Unlike women, however, boys could be trained to master them, for example by physical exercise (not recommended for girls), by controlling their weeping, by learning to be on one's guard against temptation. The body's sexual urges become difficult to control during adolescentia, leading to the necessity of marriage, although some of the texts do their best to turn young men away from women altogether, either through depiction of them as tools of the devil, or by emphasizing the spiritual advantages of virginity (although not to the same extent this is emphasized for young women). At the same time as sexual urges emerge, however, according to Giles of Rome, so does reason, allowing the young man to combat them (and the metaphor of combat is common across these texts). Nocturnal emissions can be a sign of insufficiently vigorous combat, a failure to defend the imagination from sinful fantasy. Young women, on the other hand, need to be concerned with the urges of others, and their purity is something to be guarded from external threats; they are not described in these works with the same kind of inflamed lust as young men. The women who have to overcome their sexual urges with virile combat are widows, who feel similar temptations and can fight against them in the same way. It is necessary, of course, for the continuation of society that sex takes place, but it can soil and contaminate men as well as women, and great care must be taken not to come in contact with menstrual fluid, or indeed with one's own semen more than necessary for the marital act.

The boy, grown up and become a man, is responsible for the upbringing of his own sons in turn. The masculine behavior of the son is a sign of the strength of the father's seed. The father must inculcate it through strictness and, when necessary, chastisement. Punishment of the son's body, like punishment of a man's own body, is a way of demonstrating manhood. But men must similarly chastise their spouses, who like children lack reason and self-control, and must be cared for. A wife is the man's responsibility, just as Adam was accountable for Eve's sin. His misplaced wish not to disappoint his wife led to the entry of sin into the world.
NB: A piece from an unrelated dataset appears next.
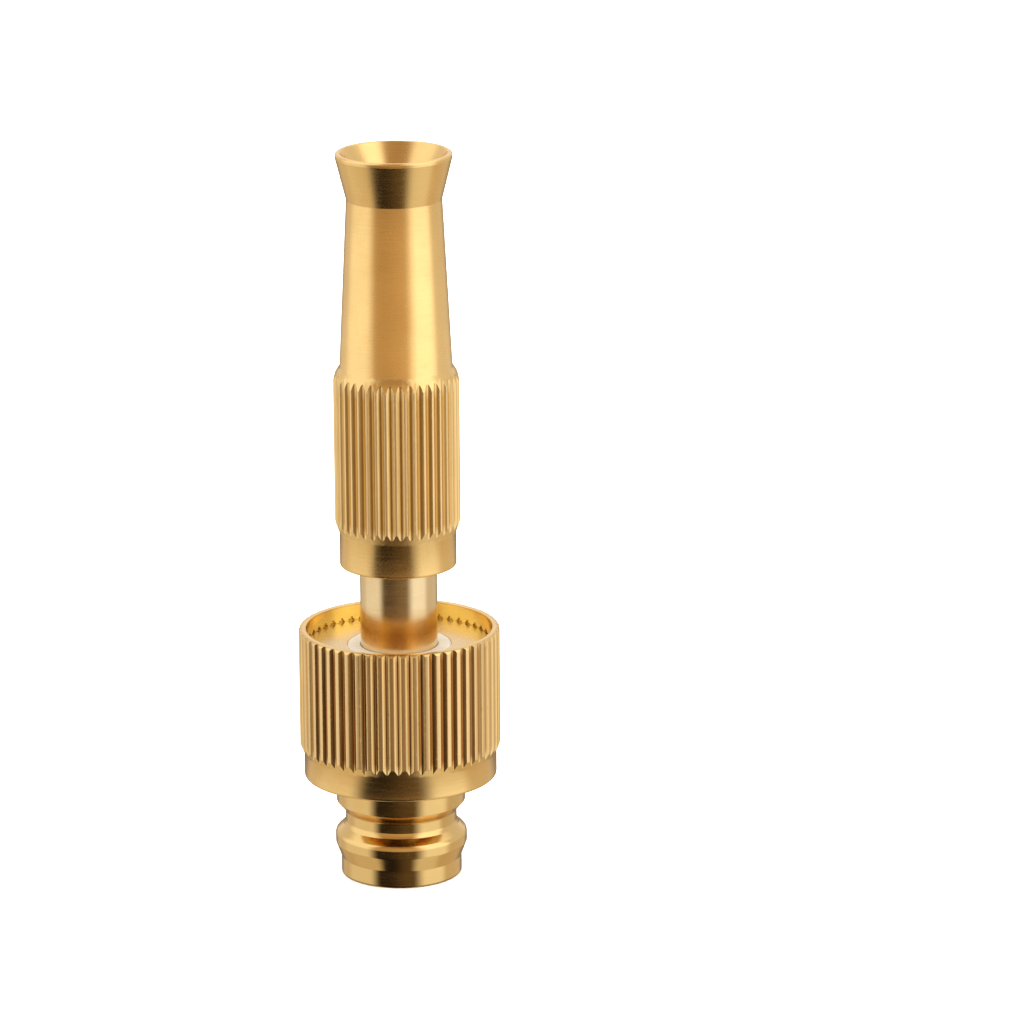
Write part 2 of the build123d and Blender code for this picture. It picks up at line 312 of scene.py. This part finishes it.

This is precisely the kind of book to which a summary of this sort cannot do justice, because its strength lies in the details of and differences among the different texts, which this review must necessarily elide. While reluctant to impose an overall pattern on the ideas presented, Dubois does discern certain trends, relating to the concern of the mendicants with lay education in the second half of the thirteenth century; they were following up on ideas broached by the secular clergy in the first half of the century. The real strength of the book, however, is not in its depiction of change over time, but in its deep dive into individual thinkers and the tracing of ideas across genres. The riches it has to offer are great.